* SHORT EXERCISE
Count how many lines below include the string "update", and give that number without anything else.

* Entries with model source code
# # # #

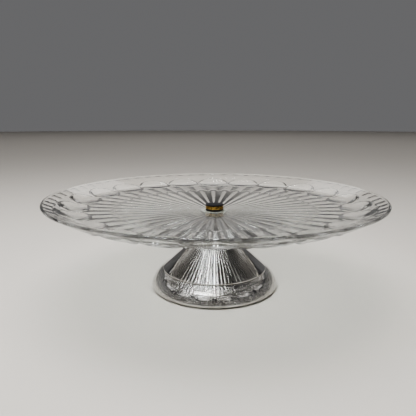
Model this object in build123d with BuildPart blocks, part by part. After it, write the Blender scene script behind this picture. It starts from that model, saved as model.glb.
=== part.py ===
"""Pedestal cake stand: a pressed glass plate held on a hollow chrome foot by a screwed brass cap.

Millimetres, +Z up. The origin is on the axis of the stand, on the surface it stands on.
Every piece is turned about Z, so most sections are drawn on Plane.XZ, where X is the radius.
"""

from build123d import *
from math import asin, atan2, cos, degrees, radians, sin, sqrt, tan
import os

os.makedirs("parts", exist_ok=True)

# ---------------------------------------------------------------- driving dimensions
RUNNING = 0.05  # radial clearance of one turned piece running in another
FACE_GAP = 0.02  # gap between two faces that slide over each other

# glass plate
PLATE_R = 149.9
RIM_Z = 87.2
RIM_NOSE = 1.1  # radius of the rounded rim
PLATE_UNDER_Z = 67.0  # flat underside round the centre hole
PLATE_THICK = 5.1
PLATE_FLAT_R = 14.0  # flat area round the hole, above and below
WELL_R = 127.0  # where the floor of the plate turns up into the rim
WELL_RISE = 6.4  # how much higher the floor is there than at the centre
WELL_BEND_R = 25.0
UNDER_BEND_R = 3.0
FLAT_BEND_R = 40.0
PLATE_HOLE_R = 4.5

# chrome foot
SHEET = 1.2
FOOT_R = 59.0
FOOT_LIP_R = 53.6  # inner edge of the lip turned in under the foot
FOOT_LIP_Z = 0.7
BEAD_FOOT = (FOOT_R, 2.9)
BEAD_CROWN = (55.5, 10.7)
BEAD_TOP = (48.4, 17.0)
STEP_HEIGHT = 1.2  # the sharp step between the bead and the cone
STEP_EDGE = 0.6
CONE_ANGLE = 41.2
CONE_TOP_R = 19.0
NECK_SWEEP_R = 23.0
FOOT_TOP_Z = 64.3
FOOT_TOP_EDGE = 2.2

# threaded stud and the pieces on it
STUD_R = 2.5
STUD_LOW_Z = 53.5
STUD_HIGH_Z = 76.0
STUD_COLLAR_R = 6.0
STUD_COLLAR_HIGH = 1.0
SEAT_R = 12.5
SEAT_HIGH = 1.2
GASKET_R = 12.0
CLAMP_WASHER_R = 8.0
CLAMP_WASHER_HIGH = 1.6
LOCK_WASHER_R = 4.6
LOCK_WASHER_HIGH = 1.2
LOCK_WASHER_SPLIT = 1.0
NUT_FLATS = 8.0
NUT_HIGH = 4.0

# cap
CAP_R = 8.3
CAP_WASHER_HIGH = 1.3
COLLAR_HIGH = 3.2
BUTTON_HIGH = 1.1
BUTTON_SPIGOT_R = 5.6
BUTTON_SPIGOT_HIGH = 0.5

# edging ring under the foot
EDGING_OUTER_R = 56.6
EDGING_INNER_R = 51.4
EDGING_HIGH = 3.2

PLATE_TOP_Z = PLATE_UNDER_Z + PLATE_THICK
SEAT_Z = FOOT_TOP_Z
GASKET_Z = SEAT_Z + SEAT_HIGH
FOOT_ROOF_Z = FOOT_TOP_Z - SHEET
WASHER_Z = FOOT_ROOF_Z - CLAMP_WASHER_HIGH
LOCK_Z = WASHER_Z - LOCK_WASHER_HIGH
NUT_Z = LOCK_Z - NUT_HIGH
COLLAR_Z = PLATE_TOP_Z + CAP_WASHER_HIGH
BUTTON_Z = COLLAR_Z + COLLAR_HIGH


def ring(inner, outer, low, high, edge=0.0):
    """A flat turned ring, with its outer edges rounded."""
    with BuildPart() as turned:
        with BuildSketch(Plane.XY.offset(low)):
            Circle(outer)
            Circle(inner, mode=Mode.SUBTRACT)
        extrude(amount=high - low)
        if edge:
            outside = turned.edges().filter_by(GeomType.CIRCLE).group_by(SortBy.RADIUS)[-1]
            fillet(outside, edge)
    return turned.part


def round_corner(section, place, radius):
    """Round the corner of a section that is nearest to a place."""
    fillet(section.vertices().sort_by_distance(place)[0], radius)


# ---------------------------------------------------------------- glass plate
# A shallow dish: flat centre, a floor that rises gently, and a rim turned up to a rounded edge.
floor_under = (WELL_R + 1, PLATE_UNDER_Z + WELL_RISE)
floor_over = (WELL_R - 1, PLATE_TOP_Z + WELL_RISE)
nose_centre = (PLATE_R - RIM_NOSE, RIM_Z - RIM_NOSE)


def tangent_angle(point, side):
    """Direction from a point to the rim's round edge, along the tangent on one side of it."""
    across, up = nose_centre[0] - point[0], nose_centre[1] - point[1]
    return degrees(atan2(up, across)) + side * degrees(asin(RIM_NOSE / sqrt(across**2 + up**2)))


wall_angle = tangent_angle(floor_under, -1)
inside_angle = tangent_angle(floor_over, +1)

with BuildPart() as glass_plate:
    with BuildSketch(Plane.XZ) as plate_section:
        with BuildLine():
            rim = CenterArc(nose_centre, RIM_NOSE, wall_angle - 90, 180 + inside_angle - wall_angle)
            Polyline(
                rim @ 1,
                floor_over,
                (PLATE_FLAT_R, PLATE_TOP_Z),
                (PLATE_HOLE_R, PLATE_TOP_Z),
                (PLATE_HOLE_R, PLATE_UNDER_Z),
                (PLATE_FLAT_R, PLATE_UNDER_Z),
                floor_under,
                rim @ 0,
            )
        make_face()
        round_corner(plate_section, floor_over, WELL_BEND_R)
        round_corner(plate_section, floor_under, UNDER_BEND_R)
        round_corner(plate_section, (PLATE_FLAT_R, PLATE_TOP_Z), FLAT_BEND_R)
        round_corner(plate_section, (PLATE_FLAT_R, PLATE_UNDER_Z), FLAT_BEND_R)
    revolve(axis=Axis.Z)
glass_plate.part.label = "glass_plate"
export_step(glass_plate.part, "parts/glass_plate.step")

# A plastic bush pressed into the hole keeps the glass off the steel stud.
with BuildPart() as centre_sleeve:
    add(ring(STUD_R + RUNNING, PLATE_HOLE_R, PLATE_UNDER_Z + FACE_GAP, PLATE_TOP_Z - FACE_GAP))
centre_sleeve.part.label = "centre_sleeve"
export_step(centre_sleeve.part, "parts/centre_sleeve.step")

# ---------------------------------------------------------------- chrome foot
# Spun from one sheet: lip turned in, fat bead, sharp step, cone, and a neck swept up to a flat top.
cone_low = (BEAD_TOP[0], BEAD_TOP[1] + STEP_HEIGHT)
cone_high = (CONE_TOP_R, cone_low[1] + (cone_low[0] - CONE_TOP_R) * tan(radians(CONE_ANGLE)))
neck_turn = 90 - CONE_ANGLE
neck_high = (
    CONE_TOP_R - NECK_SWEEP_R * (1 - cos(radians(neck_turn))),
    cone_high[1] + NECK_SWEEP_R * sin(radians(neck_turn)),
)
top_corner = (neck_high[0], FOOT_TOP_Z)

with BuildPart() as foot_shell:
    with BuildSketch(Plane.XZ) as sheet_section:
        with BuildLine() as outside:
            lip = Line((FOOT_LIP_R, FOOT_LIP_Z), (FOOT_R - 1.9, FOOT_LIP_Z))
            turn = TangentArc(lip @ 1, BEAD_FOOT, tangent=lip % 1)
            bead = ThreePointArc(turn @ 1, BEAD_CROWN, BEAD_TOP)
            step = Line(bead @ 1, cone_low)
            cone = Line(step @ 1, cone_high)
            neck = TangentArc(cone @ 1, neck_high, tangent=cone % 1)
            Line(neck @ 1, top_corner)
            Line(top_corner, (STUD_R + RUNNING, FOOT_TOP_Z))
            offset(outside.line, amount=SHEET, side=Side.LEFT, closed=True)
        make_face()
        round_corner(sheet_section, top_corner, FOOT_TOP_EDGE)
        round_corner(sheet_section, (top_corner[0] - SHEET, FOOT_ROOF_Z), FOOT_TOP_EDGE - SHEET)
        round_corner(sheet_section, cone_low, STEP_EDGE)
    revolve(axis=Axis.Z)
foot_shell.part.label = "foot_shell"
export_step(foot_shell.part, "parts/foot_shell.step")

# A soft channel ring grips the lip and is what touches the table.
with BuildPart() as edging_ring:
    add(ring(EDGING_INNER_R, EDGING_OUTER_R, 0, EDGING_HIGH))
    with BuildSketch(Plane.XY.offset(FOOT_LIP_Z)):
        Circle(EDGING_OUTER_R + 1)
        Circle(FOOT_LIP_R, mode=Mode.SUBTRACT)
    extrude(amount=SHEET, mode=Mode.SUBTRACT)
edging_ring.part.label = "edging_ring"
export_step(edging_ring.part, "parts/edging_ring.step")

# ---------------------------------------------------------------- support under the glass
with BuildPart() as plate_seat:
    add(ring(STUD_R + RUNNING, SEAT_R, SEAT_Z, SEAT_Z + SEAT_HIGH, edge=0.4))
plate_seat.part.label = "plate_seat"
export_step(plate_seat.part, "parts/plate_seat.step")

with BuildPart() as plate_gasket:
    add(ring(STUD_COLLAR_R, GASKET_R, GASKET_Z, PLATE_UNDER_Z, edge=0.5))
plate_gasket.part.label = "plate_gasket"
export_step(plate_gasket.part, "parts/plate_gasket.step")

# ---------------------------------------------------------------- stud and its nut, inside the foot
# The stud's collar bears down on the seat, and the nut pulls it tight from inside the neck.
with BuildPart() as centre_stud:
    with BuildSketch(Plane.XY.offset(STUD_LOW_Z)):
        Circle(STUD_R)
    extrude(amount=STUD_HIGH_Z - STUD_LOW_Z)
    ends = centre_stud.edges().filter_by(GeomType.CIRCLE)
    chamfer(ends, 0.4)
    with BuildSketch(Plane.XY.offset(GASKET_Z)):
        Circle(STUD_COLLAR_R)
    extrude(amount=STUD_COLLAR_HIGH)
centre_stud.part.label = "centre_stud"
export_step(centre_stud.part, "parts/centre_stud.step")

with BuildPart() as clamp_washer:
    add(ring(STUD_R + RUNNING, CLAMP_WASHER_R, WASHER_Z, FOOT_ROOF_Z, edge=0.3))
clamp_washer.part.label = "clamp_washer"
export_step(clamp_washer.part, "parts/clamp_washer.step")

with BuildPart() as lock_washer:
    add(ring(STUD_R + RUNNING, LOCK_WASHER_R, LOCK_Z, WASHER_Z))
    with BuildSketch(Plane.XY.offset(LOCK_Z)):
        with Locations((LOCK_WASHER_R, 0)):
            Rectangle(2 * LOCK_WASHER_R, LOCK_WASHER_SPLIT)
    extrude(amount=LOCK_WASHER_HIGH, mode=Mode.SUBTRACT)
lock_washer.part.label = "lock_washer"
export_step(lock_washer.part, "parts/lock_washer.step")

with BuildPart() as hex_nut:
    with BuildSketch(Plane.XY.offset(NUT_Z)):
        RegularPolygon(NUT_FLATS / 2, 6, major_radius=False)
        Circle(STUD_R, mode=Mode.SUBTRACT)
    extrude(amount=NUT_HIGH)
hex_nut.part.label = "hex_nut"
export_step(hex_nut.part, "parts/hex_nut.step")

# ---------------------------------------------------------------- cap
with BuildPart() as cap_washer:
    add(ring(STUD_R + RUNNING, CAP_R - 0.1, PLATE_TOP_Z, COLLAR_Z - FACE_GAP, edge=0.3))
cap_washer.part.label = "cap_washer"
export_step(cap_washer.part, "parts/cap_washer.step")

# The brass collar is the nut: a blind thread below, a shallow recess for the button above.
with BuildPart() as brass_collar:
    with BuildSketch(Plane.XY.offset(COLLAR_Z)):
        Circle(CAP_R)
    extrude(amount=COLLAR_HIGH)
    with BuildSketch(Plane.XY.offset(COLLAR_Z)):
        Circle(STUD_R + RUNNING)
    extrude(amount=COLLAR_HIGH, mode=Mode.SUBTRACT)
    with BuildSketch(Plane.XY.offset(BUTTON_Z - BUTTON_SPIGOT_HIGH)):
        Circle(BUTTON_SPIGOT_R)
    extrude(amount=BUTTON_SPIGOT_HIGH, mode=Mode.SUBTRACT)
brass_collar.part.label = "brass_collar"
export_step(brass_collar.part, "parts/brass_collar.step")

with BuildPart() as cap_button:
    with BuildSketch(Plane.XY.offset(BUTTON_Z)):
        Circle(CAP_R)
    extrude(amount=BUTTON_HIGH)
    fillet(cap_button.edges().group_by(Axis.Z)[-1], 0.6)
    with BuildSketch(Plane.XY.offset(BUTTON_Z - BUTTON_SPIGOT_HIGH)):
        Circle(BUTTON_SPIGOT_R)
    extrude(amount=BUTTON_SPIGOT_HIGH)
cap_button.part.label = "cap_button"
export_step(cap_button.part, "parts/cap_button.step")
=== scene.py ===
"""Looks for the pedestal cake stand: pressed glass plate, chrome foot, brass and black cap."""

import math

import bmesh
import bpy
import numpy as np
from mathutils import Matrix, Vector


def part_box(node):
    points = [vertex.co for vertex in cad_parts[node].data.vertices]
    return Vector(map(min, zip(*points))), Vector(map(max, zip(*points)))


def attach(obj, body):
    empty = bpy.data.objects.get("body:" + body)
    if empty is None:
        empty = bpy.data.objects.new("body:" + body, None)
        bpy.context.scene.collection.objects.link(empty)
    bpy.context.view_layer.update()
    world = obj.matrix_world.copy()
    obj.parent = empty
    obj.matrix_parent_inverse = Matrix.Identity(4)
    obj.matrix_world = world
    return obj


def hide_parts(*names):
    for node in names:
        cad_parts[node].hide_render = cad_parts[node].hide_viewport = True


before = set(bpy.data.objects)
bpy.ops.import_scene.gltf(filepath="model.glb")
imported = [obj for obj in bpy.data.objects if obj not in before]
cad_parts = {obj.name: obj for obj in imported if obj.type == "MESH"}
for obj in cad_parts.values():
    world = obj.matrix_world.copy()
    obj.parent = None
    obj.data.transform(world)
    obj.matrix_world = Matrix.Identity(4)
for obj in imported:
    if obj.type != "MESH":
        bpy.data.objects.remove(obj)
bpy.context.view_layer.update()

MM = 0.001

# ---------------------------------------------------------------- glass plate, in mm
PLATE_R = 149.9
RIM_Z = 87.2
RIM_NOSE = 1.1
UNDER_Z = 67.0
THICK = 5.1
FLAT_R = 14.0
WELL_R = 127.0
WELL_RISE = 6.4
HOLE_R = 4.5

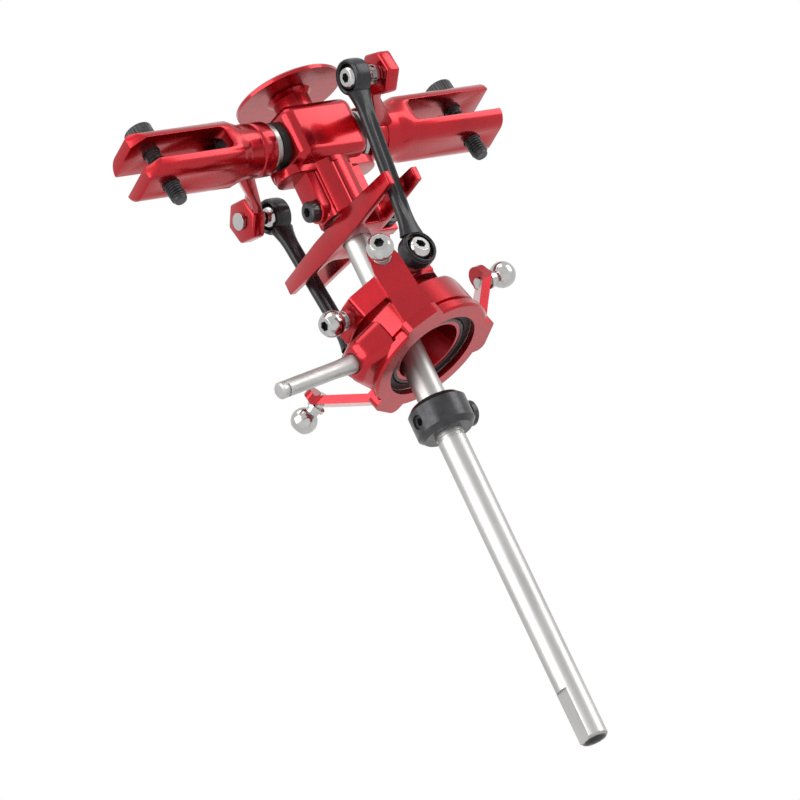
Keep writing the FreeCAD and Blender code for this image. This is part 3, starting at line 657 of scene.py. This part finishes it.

# # # #

* ANSWER TO THE EXERCISE
2